A former Andover teacher who was fired after taking a year off to care for her 3-year-old son while he underwent cancer treatment cannot talk about the terms of a settlement with Andover Public Schools, she said.
Jacquelyn Silvani went to the Massachusetts Commission Against Discrimination in April 2017, claiming she was discriminated against on the basis of “disability by association,” according to a redacted version of her complaint provided to The Eagle-Tribune by the commission.
After reviewing Sivani’s complaint and responses from Andover school officials, MCAD Investigating Commissioner Sheila Hubbard wrote to both parties April 30, 2018 to say there was “probable cause to credit the allegations.”
Before the commission invoked its power to penalize the school district, Silvani dropped the complaint because a settlement had been reached.
Silvani, who now works for another school district, would not elaborate on her settlement with Andover.
In 2018, she openly shared her story with the newspaper. Her son had stage IV neuroblastoma, a rare form of cancer that affects children and usually starts in the kidneys and spreads to the rest of the body. Silvani said her son is doing well now.
She explained that his medical bills cost the district $1,091,794 before her position was terminated, according to a claim summary from Blue Cross/Blue Shield.
She said at the time that Andover Public Schools, being privately insured, would have had to foot the entire bill.
“I can only say the matter is resolved,” she told the newspaper this week. She would not say if she signed a non-disclosure agreement.
Andover officials did not immediately respond to a request for a copy of the settlement with Silvani.
Federal officials at the U.S. Equal Employment Opportunity Commission in Boston were also made aware of the complaint filed with MCAD.
According to an MCAD spokesperson, if a claim filed with the state group also involves federal protections, the case is shared between offices. In this case, because the school receives federal funding.
When a settlement is reached “outside of our walls,” the spokesperson said, it’s common that the organizations remain unaware of the details.
During her fourth year as a Title One teacher at West Elementary School, Silvani’s son was diagnosed with cancer. She had already signed a contract for the 2015-16 school year in the days before learning of his serious illness.
Despite the contract, she was granted the extended leave from work. She was not ready to talk about returning until March 2016, she said.
At that time, former Principal Liz Rooz warned Silvani that she may lose her job because federal Title One grant funding that backs her salary was possibly being reduced.
“I offered to work part time rather than full time so that the school would be able to afford my wages,” Silvani wrote in her complaint. “However, Roos rejected my suggestion, stating that they would still have to pay me my full wage regardless of hours because it was a contract position.”

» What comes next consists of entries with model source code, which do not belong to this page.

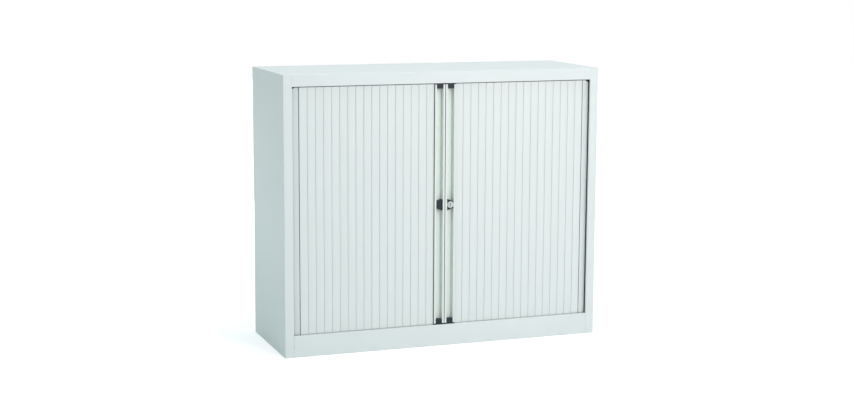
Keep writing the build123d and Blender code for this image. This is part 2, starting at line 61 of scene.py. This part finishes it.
def screenColour(red, green, blue):
    # an 8-bit screen colour as the linear values a shader takes
    values = []
    for channel in (red / 255, green / 255, blue / 255):
        values.append(channel / 12.92 if channel <= 0.04045 else ((channel + 0.055) / 1.055) ** 2.4)
    return (*values, 1.0)


mergeDistance = 1e-6    # points nearer than this become one


def addPiece(name, shape, body, material):
    # turns a finished bmesh into an object at the origin that rides on one CAD body
    bmesh.ops.remove_doubles(shape, verts=shape.verts[:], dist=mergeDistance)
    bmesh.ops.recalc_face_normals(shape, faces=shape.faces[:])
    mesh = bpy.data.meshes.new(name)
    shape.to_mesh(mesh)
    shape.free()
    mesh.materials.append(material)
    piece = bpy.data.objects.new(name, mesh)
    bpy.context.scene.collection.objects.link(piece)
    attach(piece, body)
    return piece


def softenEdges(piece, angle):
    # smooth shading that stays crisp past an angle
    bpy.context.view_layer.objects.active = piece
    piece.select_set(True)
    bpy.ops.object.shade_smooth_by_angle(angle=math.radians(angle))
    piece.select_set(False)


# Helpers for shader nodes

def combine(tree, operation, first, second=0.0):
    # one step of arithmetic; each side is a socket or a plain number
    step = tree.nodes.new("ShaderNodeMath")
    step.operation = operation
    for socket, value in zip(step.inputs, (first, second)):
        if isinstance(value, (int, float)):
            socket.default_value = value
        else:
            tree.links.new(value, socket)
    return step.outputs["Value"]


def ramp(tree, value, start, end, low=0.0, high=1.0, course="SMOOTHSTEP"):
    # goes from low to high while the value goes from start to end, which may run downwards
    step = tree.nodes.new("ShaderNodeMapRange")
    step.interpolation_type = course
    step.inputs["From Min"].default_value = start
    step.inputs["From Max"].default_value = end
    step.inputs["To Min"].default_value = low
    step.inputs["To Max"].default_value = high
    tree.links.new(value, step.inputs["Value"])
    return step.outputs["Result"]


def mixColours(tree, factor, first, second):
    # goes from the first colour to the second; the first is a socket or a plain colour
    step = tree.nodes.new("ShaderNodeMix")
    step.data_type = "RGBA"
    if isinstance(first, tuple):
        step.inputs["A"].default_value = first
    else:
        tree.links.new(first, step.inputs["A"])
    step.inputs["B"].default_value = second
    tree.links.new(factor, step.inputs["Factor"])
    return step.outputs["Result"]


def startGroup(name, inputNames, outputNames):
    # a group that takes a vector and the named numbers, and has no steps yet
    group = bpy.data.node_groups.new(name, "ShaderNodeTree")
    group.interface.new_socket(name="Vector", in_out="INPUT", socket_type="NodeSocketVector")
    for socketName in inputNames:
        group.interface.new_socket(name=socketName, in_out="INPUT", socket_type="NodeSocketFloat")
    for socketName in outputNames:
        group.interface.new_socket(name=socketName, in_out="OUTPUT", socket_type="NodeSocketFloat")
    start = group.nodes.new("NodeGroupInput")
    end = group.nodes.new("NodeGroupOutput")
    return group, start, end


# Grain groups: each gives a fine height and a broad tone from the same coordinates

def startGrain(name):
    return startGroup(name, ("Fine", "Broad"), ("Height", "Tone"))


def addNoise(group, start, scaleSocket, detail, roughness):
    noise = group.nodes.new("ShaderNodeTexNoise")
    noise.inputs["Detail"].default_value = detail
    noise.inputs["Roughness"].default_value = roughness
    group.links.new(start.outputs["Vector"], noise.inputs["Vector"])
    group.links.new(start.outputs[scaleSocket], noise.inputs["Scale"])
    return noise


def makeCoatGrain():
    # sprayed and baked paint: a soft ripple over a slow change of tone
    group, start, end = startGrain("coatGrain")
    ripple = addNoise(group, start, "Fine", detail=2.0, roughness=0.45)
    tone = addNoise(group, start, "Broad", detail=3.0, roughness=0.5)
    group.links.new(ripple.outputs["Fac"], end.inputs["Height"])
    group.links.new(tone.outputs["Fac"], end.inputs["Tone"])
    return group


lengthwaysScale = 0.012    # how little the drawn grain changes along its length


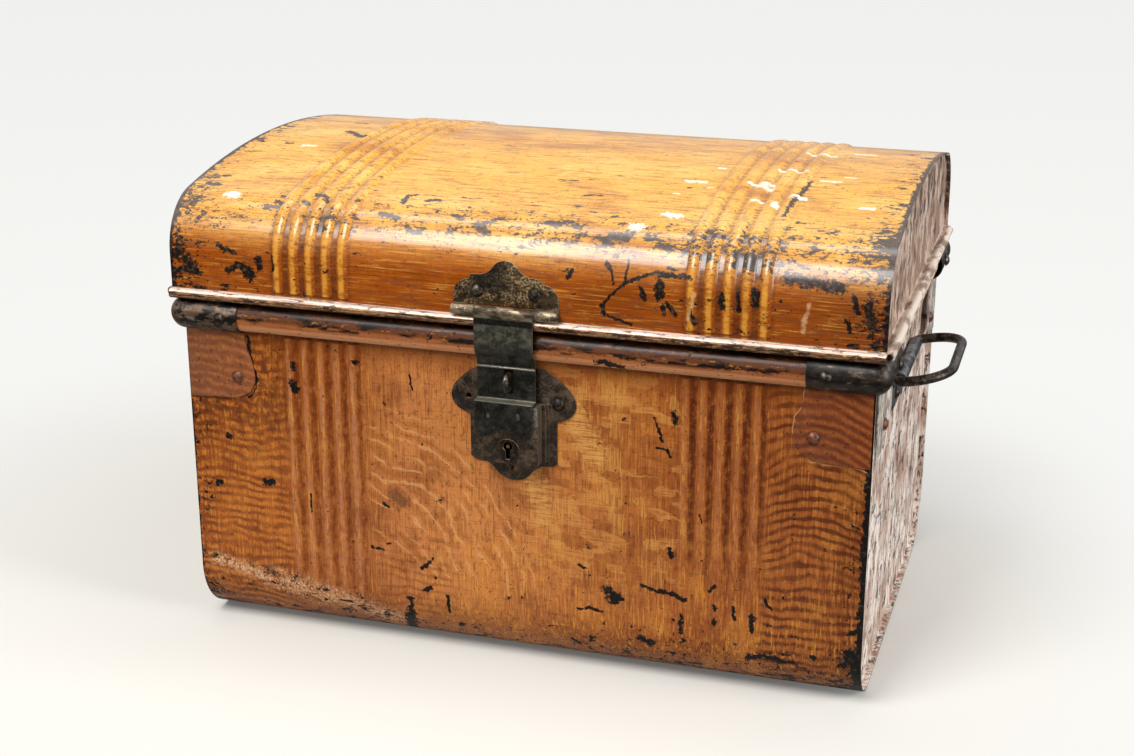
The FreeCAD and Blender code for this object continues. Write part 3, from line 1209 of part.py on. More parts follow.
lid_leaf = new_body("hinge_lid_leaf_right")
arm_out = hinge_axis_y + hinge_knuckle - pin_slack
arm_top = seam_level + roll_radius + crank_clear
leaf_head = lid_leaf_foot + lid_leaf_tall
arm_section = sketch_on(lid_leaf, "YZ", hinge_centre)
outline(arm_section, [
    (lid_front, lid_leaf_foot - arm_bend),
    (arm_out - hinge_sheet, arm_top - crank_bend),
    (arm_out - hinge_sheet, hinge_level),
    (arm_out, hinge_level),
    (arm_out, arm_top),
    (lid_front + hinge_sheet, lid_leaf_foot - arm_bend / 2),
    (lid_front + hinge_sheet, leaf_head),
    (lid_front, leaf_head),
])
pad(lid_leaf, arm_section, 2 * hinge_middle, "both")
lid_strip = rectangle(sketch_on(lid_leaf, "YZ", hinge_centre), lid_front, lid_front + hinge_sheet,
                      lid_leaf_foot, leaf_head)
pad(lid_leaf, lid_strip, 2 * hinge_half, "both")
knuckle = ring(sketch_on(lid_leaf, "YZ", hinge_centre), hinge_axis_y, hinge_level, hinge_knuckle)
pad(lid_leaf, knuckle, 2 * hinge_middle, "both")
bore = ring(sketch_on(lid_leaf, "YZ", hinge_centre), hinge_axis_y, hinge_level, hinge_bore)
pocket(lid_leaf, bore, through * hinge_half)
leaf_holes = sketch_on(lid_leaf, "XZ", lid_front)
for offset in (-hinge_rivet_half, hinge_rivet_half):
    ring(leaf_holes, hinge_centre + offset, lid_leaf_rivet_level, hole_radius)
pocket(lid_leaf, leaf_holes, through * hinge_sheet)

pin_length = 2 * (hinge_half + hinge_pin_tail)
hinge_pin_right = round_bar("hinge_pin_right", hinge_bore - pin_slack, pin_length,
                            (hinge_centre, hinge_axis_y, hinge_level), X_AXIS)
hinge_pin_left = round_bar("hinge_pin_left", hinge_bore - pin_slack, pin_length,
                           (-hinge_centre, hinge_axis_y, hinge_level), X_AXIS)
body_leaf_left = mirrored_copy(body_leaf, "hinge_body_leaf_left", X_AXIS)
lid_leaf_left = mirrored_copy(lid_leaf, "hinge_lid_leaf_left", X_AXIS)
hinge_rivet_seats = [sign * hinge_centre + offset for sign in (-1, 1)
                     for offset in (-hinge_rivet_half, hinge_rivet_half)]
hinge_shank = hinge_sheet + skin + shank_tail
keep(body_leaf, body_leaf_left, lid_leaf, lid_leaf_left, hinge_pin_right, hinge_pin_left)
keep(rivet_group("hinge_body_rivets", [
    (hinge_shank, (x, front + hinge_sheet, body_leaf_rivet_level), Y_AXIS) for x in hinge_rivet_seats]))
keep(rivet_group("hinge_lid_rivets", [
    (hinge_shank, (x, lid_front + hinge_sheet, lid_leaf_rivet_level), Y_AXIS) for x in hinge_rivet_seats]))

# ---------------------------------------------------------------- checks and files
doc.recompute()
broken = [item.Name for item in doc.Objects if {"Invalid", "Error"} & set(item.State)]
if broken:
    raise RuntimeError(f"failed features: {broken}")
for item in finished:
    if item.Shape.isNull() or not item.Shape.isValid() or not item.Shape.Solids:
        raise RuntimeError(f"{item.Label} has no sound solid")
os.makedirs("parts", exist_ok=True)
for item in finished:
    item.Shape.exportStep(f"parts/{item.Label}.step")
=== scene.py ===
import bpy
import bmesh
import math
import random
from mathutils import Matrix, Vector


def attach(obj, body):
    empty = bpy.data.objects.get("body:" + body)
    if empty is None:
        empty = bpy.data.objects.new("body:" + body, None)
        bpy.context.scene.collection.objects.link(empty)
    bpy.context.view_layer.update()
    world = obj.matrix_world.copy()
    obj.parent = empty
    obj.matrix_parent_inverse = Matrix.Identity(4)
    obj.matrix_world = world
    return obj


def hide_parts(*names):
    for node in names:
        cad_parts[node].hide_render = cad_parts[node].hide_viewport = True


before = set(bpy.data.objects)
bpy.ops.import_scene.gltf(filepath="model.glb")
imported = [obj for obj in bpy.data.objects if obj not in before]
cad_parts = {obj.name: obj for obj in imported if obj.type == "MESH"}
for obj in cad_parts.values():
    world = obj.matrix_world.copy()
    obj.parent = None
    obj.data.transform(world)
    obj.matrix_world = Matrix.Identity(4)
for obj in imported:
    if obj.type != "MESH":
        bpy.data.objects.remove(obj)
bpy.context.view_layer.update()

# ---------------------------------------------------------------- the studio
# A seamless white sweep with the trunk standing on it, one wide softbox overhead, a wide one at the
# front left and a weaker one at the right end.  The camera looks a little down on the front and the
# right end.
scene = bpy.context.scene
scene.view_settings.view_transform = "Standard"

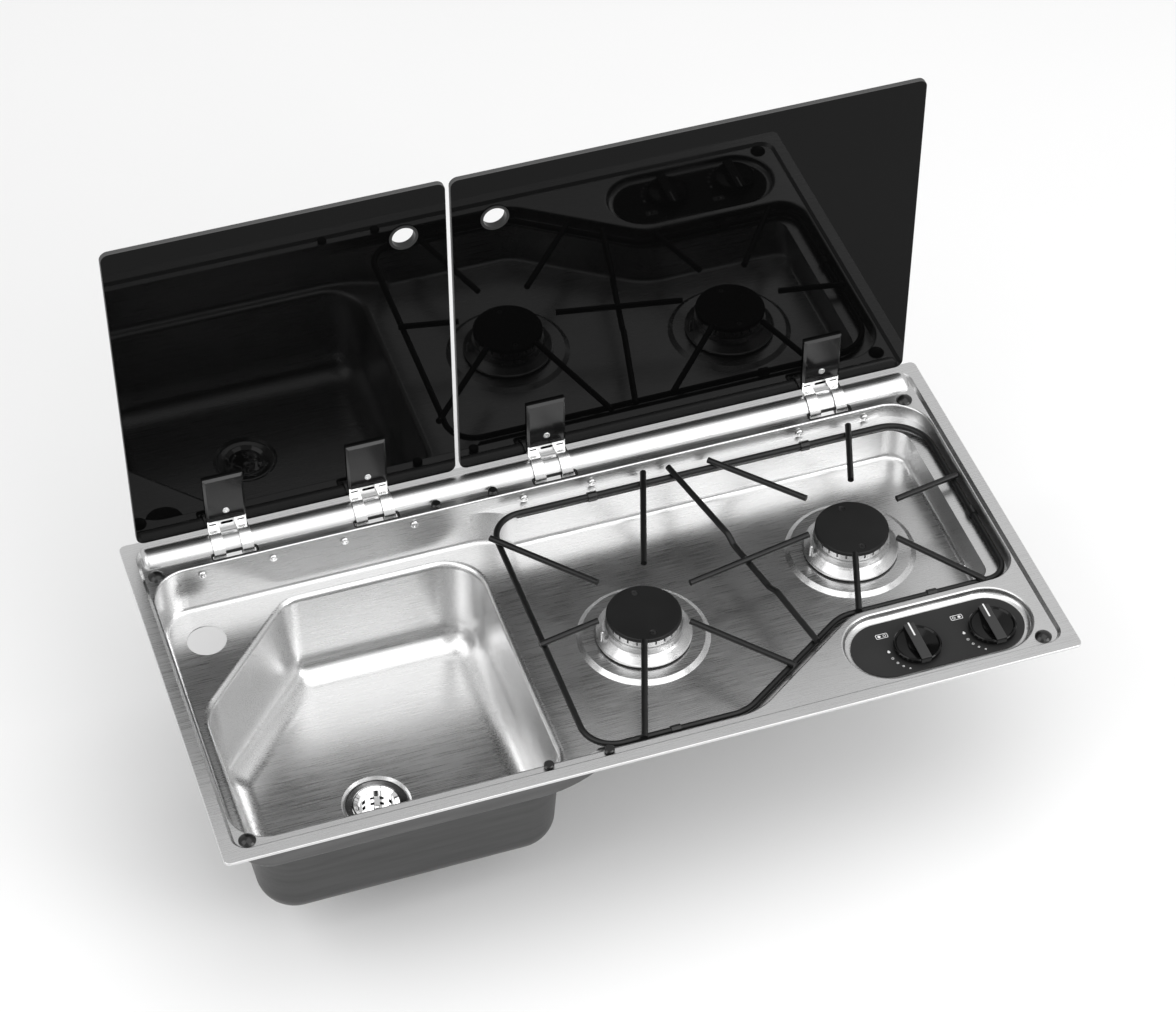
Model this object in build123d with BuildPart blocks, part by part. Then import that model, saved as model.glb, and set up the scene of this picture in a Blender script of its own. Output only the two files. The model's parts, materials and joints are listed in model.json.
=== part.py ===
"""Combined caravan hob and sink with two hinged glass lids. Millimetres, +Z up, +X right.

The origin is the centre of the rim, in the plane of the worktop that the rim rests on.
The front edge faces -Y and the lids stand up along the back edge.
"""

from build123d import *

import math
import os

# ---------------------------------------------------------------- driving dimensions
# Clearances
running_gap = 0.3  # between pieces that move past each other
hole_clearance = 0.2  # around a screw or a collar in its hole
thread_clearance = 0.05  # between a thread and what it screws into
shaft_clearance = 0.06  # around a spindle in its bore

# Rim and pressed deck
rim_width = 800.0  # left to right
rim_depth = 400.0  # front to back
rim_height = 2.5  # top of the rim above the worktop
rim_land = 11.5  # flat of the rim at the sides
rim_land_front = 12.0
rim_land_back = 9.5
rim_corner = 6.0
rim_edge_round = 0.8
sheet = 1.0  # thickness of the pressed steel
tray_level = -0.5  # inner deck, just under the rim
tray_corner = 15.0
press_round = 1.8  # rounding where the tray turns down into the recess
draft = 5.71  # slope of the pressed walls, degrees

# Recess that holds the sink and the hob
recess_inset_side = 16.5  # from the rim's edge to the top of the wall
recess_inset_back = 46.2
recess_inset_front = 22.2
control_inset = 105.0  # front edge of the recess beside the controls, from the rim's front edge
recess_corner = 35.0
recess_corner_hob = 40.0  # back corner on the hob side
recess_corner_control = 28.0  # corner beside the controls
diagonal_start = 95.3  # where the front edge turns to the diagonal
diagonal_end = 215.9
diagonal_round = 60.0
diagonal_hollow = 40.0
floor_level = -50.0  # sink ledge and hob floor
foot_round = 5.0  # rounding at the foot of the recess walls
shelf_level = -14.5  # shelf that carries the pan support
shelf_width = 21.0  # at the back and the right, tray edge to the inner edge of the shelf
shelf_width_front = 15.0
shelf_lean_front = 10.0  # how far the wall under the front shelf leans inwards
well_corner = 14.0
well_corner_back = 22.0
sink_end_back = -35.0  # right end of the deep recess of the sink, at the back wall
sink_end_front = 95.0
sink_blend_back = 55.0
sink_blend_front = 140.0
hob_left = -120.0  # the hob recess runs out into the sink recess here

# Hinge line, and the bead that hides the pins
pivot_inset = 21.0  # from the rim's back edge
pivot_depth = 5.9  # under the tray
bead_radius = 15.2
bead_end_gap = 2.5
bead_end_round = 6.0

# Hinges
hinge_x = (-298.0, -161.0, 15.5, 295.5)
slot_length = 45.0
slot_width = 9.6
slot_reach = 18.3  # from the hinge line forward to the middle of the slot
slot_corner = 3.0
liner_wall = 1.2
liner_rise = 0.6  # above the tray
liner_height = 2.7
arm_gap = 1.3  # between the bead and the arms
arm_sheet = 1.5
arm_width = 11.0
arm_offset = 13.5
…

In May 2016 Slyvani got a letter from the director of Human Resources, whose name is redacted from her complaint, saying that her contract would not be renewed. She was without a job as of June 30, 2016.
Silvani started applying for other jobs available within Andover Public Schools, including fourth-grade and fifth-grade teaching positions.
“Ultimately, I was not accepted to either position,” she wrote in the complaint.
Another job was posted as the 2016-17 school year was set to begin. Silvani recognized it as the role that was hers, but now as a non-contract, hourly position.
She applied but was not offered an interview, she said.
“I believe I have been terminated because of my association to my disabled son,” Silvani wrote. “I also believe the APS continued to discriminate against me by failing to offer me open positions which I am qualified for.”
In responding to the MCAD investigation, Andover school officials denied discrimination.
School officials said they did not hire Silvani for any of the three jobs she applied because “there were other candidates who were more qualified.”
They said they were generous following the news of Silvani’s son.
“Although the applicable contract granted only five sick days, (the Andover School District) granted (Silvani) two weeks of paid leave through the end of the 2014-15 school year,” the school’s response reads. “....While (Silvani) was out on leave, (Andover Public Schools) helped raise funds in order to help her.”
In a “summary of investigation and analysis,” MCAD said Andover Public Schools provided an undated chart listing the amount of Title One funding for each school year from 2012 through 2018, but failed to provide any evidence of reduced federal funding and its need to eliminate Silvani’s job.
MCAD also found that Andover Public Schools wavered when asked about Silvani’s quality of work. At first, school officials said Silvani’s work was “satisfactory.”
“Later during the Commission’s investigation, however, (Andover Public Schools) claimed (Silvani) performed poorly at her interview for the grade four teaching position, and this poor interview performance ‘together with her track record of teaching’ was why she was not selected for an interview for the subsequent positions.”